Do You Remember Great Storm of 1987 (UK)?

Do You Remember Great Storm of 1987 (UK)?

  • McG
    on
    I just cannot believe it was over 22 years ago. I had a girlfriend who lived in Kent, it seemed like weeks before I could phone her again.
  • Aura
    on
    I was at boarding school and we usually went home at the weekends, but not this weekend. My parents were in Bournemouth at a meeting, and none of the traffic lights were working. We were in a large country manor, and I remember the wind whistling down the old chimneys. Also we had to visit the dentist and all the dual carrigeway lights were swaying, the dentists car was hit by a tree. The thing is I can also remember that we used gas lamps as the electric was out.

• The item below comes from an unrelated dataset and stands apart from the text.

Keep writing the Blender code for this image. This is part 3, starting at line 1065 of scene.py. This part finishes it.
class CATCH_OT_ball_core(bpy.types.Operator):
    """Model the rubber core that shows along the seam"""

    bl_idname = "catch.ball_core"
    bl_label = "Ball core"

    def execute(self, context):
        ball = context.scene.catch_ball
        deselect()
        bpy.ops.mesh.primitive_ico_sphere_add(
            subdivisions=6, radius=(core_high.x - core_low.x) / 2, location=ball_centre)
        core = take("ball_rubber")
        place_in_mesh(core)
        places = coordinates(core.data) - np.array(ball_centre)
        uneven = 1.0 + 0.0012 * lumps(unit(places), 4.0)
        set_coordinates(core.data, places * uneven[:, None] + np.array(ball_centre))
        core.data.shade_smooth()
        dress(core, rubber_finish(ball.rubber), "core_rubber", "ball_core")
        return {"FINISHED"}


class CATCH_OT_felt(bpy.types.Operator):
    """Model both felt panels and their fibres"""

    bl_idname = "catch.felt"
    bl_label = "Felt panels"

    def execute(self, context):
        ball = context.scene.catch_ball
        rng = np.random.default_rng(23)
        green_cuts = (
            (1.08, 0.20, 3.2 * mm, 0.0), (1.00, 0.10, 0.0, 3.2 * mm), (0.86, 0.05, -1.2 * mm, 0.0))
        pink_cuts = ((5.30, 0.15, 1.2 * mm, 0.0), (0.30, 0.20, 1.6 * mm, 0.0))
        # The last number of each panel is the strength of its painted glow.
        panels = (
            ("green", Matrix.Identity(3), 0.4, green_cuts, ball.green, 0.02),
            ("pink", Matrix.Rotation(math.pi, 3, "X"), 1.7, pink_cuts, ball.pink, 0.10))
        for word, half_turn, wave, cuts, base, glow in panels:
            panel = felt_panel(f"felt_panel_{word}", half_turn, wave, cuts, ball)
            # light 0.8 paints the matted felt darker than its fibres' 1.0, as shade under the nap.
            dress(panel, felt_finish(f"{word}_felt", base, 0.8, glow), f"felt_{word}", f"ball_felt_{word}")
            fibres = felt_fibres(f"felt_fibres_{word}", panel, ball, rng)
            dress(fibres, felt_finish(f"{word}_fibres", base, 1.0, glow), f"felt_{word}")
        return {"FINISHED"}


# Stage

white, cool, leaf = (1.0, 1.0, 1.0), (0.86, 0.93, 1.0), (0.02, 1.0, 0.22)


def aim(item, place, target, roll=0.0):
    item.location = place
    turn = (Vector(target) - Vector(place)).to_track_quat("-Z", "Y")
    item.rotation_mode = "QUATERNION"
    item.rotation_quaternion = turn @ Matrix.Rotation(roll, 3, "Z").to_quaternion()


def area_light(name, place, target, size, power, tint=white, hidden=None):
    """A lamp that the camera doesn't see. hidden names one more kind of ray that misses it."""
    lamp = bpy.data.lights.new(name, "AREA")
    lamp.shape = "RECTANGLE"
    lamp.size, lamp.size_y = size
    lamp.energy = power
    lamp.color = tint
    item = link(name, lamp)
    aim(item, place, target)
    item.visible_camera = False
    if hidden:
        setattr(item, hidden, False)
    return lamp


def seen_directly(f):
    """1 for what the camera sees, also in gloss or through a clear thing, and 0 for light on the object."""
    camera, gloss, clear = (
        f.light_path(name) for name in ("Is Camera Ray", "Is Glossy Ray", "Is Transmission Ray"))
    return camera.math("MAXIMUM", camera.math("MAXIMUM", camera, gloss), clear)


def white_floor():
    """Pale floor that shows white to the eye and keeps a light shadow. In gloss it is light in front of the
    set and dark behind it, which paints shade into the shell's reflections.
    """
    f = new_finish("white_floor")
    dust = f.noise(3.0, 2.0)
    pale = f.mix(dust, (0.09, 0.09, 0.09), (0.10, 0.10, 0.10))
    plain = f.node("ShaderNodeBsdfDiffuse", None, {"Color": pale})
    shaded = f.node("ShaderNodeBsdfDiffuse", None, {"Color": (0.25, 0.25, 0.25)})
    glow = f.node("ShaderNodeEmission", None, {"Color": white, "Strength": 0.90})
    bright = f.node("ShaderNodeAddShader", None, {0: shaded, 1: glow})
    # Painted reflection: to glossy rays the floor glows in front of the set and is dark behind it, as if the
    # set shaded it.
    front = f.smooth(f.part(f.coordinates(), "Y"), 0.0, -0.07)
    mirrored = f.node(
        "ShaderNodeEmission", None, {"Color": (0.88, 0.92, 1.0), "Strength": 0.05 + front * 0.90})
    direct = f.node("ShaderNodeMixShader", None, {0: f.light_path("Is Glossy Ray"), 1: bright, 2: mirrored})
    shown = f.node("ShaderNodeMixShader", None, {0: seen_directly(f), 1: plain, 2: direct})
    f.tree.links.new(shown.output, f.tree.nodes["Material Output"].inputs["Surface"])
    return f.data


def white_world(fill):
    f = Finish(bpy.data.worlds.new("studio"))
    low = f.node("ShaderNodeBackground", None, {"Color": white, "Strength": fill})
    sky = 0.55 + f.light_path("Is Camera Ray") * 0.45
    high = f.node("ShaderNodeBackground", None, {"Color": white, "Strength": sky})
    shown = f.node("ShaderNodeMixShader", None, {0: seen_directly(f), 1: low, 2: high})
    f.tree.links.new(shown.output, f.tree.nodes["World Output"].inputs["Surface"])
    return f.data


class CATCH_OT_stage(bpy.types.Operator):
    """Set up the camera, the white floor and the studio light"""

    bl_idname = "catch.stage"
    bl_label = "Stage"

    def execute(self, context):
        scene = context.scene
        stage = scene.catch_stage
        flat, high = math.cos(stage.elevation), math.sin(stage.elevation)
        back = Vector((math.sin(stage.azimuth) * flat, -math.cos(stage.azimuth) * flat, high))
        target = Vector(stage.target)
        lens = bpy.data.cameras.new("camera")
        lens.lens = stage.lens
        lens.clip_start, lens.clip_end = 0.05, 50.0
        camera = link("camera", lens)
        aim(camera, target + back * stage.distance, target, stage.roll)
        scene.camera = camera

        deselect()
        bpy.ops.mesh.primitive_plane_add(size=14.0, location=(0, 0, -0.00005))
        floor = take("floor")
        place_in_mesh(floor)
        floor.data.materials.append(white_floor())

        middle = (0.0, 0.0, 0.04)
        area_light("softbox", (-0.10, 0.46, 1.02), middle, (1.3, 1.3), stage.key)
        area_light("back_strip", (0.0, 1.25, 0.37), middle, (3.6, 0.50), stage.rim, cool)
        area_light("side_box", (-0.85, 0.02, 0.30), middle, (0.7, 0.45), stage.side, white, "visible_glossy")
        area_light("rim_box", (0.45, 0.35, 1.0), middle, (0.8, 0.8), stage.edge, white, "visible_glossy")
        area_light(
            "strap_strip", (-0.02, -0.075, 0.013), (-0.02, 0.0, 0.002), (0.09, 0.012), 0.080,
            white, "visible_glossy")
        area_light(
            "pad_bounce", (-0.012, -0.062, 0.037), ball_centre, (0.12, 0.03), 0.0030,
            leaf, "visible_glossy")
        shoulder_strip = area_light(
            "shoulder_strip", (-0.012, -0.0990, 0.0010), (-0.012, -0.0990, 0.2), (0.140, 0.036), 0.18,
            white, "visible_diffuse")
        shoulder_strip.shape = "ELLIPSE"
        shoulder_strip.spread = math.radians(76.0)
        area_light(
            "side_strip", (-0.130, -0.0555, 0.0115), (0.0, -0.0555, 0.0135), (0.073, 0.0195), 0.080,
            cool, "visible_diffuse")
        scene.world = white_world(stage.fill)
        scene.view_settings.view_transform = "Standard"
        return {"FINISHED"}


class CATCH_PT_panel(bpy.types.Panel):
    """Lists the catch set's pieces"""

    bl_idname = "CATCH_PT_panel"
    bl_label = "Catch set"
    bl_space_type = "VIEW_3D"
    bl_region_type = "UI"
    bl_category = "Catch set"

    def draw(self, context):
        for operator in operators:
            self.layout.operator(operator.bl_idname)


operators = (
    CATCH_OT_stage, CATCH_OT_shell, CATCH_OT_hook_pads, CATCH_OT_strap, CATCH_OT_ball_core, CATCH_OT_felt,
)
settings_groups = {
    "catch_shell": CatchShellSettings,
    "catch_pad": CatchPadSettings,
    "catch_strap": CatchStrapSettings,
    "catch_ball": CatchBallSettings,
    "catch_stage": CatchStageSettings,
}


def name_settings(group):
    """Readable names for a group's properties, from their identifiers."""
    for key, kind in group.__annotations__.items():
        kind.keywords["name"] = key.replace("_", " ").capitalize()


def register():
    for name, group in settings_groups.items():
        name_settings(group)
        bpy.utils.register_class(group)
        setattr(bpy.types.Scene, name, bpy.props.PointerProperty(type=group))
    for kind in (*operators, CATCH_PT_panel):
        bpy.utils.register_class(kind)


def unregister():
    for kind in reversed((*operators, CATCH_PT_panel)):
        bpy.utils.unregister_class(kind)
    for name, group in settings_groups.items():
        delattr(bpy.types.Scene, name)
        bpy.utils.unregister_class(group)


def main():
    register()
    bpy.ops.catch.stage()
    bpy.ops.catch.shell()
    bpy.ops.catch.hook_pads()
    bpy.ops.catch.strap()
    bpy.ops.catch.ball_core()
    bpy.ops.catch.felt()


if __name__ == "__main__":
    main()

We took it in pairs to go to the loo because the building is haunted, and we were scared stiff of seeing something in a 500yr building.
  • Anonymous user
    on
    It just ocurred to me this morning that it is 21 years ago today since the great storm...i was 9 years old and we lived in a fairly rural area, were without electricity for 10 days and had to cook on a camping stove! a massive tree in our garden fell and narrowly missed our house
  • Anonymous user
    on
    T day before in school my class were give a book called when the wind blows ( OK its about nuclear fallout)but at the time very apt i thought. I all so woke up around 4am in total darkness and yes I didn't go to school that day. hearing on the battery radio about all the destruction was both scary and exciting.
  • Anonymous user
    on
    I Cant remeber the storm bacause i was not born sorry to say. but my nan was and her chimney fell down.
  • Anonymous user
    on
    I remember waking up around 4 a.m. - It must have been exceptionally windy to rouse me from my sleep at that hour! My grandmother, on the other hand, slept through the whole thing. My mother was in a state of near panic, as the wind was so strong that the living room windows were actually being blown inwards - she could feel the glass moving! Lucky the windows didn't break and cause her severe injuries! There were trees down all over our street (and just about everywhere else), power lines down, and general chaos everywhere. Needless to say, school was cancelled that day! As most of us now know, the storm was just that - a storm, not a "hurricane", as most of the media were calling it (Britain is nowhere near the tropics, is it?). Nevertheless, it was an event that will live forever in the memories of those who experienced it.